Hope you are still well there ...

Eat Pray Love

I like this movie, simply because it kinda teaches me many things i have forgotten:

- To let go of something you should, don't be afraid, BOTH of you deserves to be happy
- To learn to appreciate all you have right now
- If you are doing nothing, embrace those moments
- If you still love and miss, then love and miss, then forget
- Daring to take the leap to your future, even though your life is now in balance

Most importantly, it teaches me about how to change, i will read the novel one day, haha..

Hm...now my job is to apply it...haha
Btw, i am thinking, since i am living in Indonesia, i will probably find the suitable places to do all that.. Will surely post it when I know which places i will go for those 3 activities :)

Wish me luck...

Sabtu, 30 Oktober 2010

Cai Hong / Rainbow

Good lyrics, the very same with i am feeling right now..

Na li you cai hong gao su wo
Tell me where the rainbow is

Neng bu neng ba wo de yuan wang huan gei wo
Could you still give me back my wish

Wei shen me tian zhe me an jing
Why is the sky so silent?

Suo you de yun dou pao dao wo zhe li
All of the clouds are running to me

You mei you kou zhao yi ge gei wo
Is there a mask for me?

Shi huai shuo le tai duo jiu cheng zhen bu liao
Recalling too much of the past words can accomplish nothing

Ye xu shi jian shi yi zhong jie yao
Perhaps time is a kind of antidote

Ye shi wo xian zai zheng fu xia de du yao
And also the first poison I'm taking now

Kan bu jian ni de xiao wo zen me shui de zhao
How can I sleep well without seeing your smile

Ni de shen ying zhe me jing wo que bao bu dao
Your voice is so close to me, yet I cannot embrace it

Mei you di qiu tai yang hai shi hui rao
Without earth, the sun can still circle around

Mei you li you wo ye neng zi ji zou
Without reasons, I also can walk alone

Ni yao li kai wo zhi dao hen jian dan
You want to go away, I know that is very easy

Ni shuo yi lai shi wo men de zu ai
You said dependence is our obstacle

Jiu suan fang kai dan neng bu neng bie mo shou wo de ai
Even if we break up, but couldn't you not receive my love

Dang zuo wo zui hou cai ming bai
Pretending I'm the last to understand

My apologies

Sunday, 31 Oct 2010

Rain has stopped falling in the earth of Borneo. I am thinking if all of my deeds after that day annoys you. If by any chance, one day you will be reading this...Please know that i don't mean any harm or annoyance....all i did, i did it based on how i still feel about you, that i am just a fool in love. Even though a part of me know that we will never be together again, but a part of me still hope that things will turn out good for both of us.

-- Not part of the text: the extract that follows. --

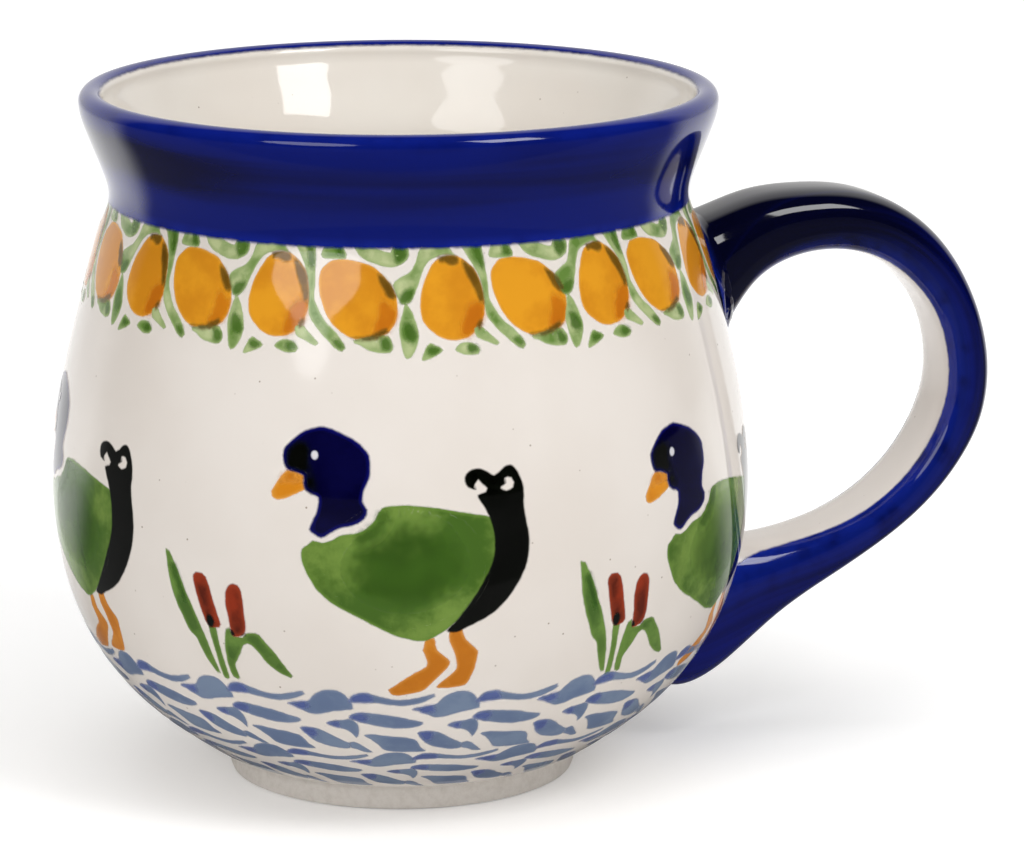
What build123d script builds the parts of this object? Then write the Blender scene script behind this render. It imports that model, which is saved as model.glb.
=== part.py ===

Even though it wont work...i won't regret this, because i have tried...

Rabu, 20 Oktober 2010

Half - Closure

I don't know who or what to blame...
Is it me or is it you?
All i know, we are apart now...

I don't know if we will ever be together again...
But, please don't blame me for still hoping
For i still have feelings for you

The so called word "friend" is not what i want us to be
I love you, still until today...
All these feelings are hurting me more...

If i can, i want to cry so that i can feel better
But, i can't...

If i can, i want to forget you, and erase you from my memory
But, that is also not an option...

I don't know what i am thinking, but i still keep the images of you in my heart...
The one i promised i will keep when we were apart for the very first time...

Please, God..
Let me cry....
I can't possibly be able to keep on living like this
I need some place to vent away my feelings...

Love hurts
Love can make u happy or sad, weak or strong, smart or foolish
All at the same time...

Please, God...
If we are not gonna be together anymore, please let me forget...
If we are to be together again, please give me strength...

Selasa, 19 Oktober 2010

Bleeding heart

The title may seem a bit extreme, but that is what i am feeling right now...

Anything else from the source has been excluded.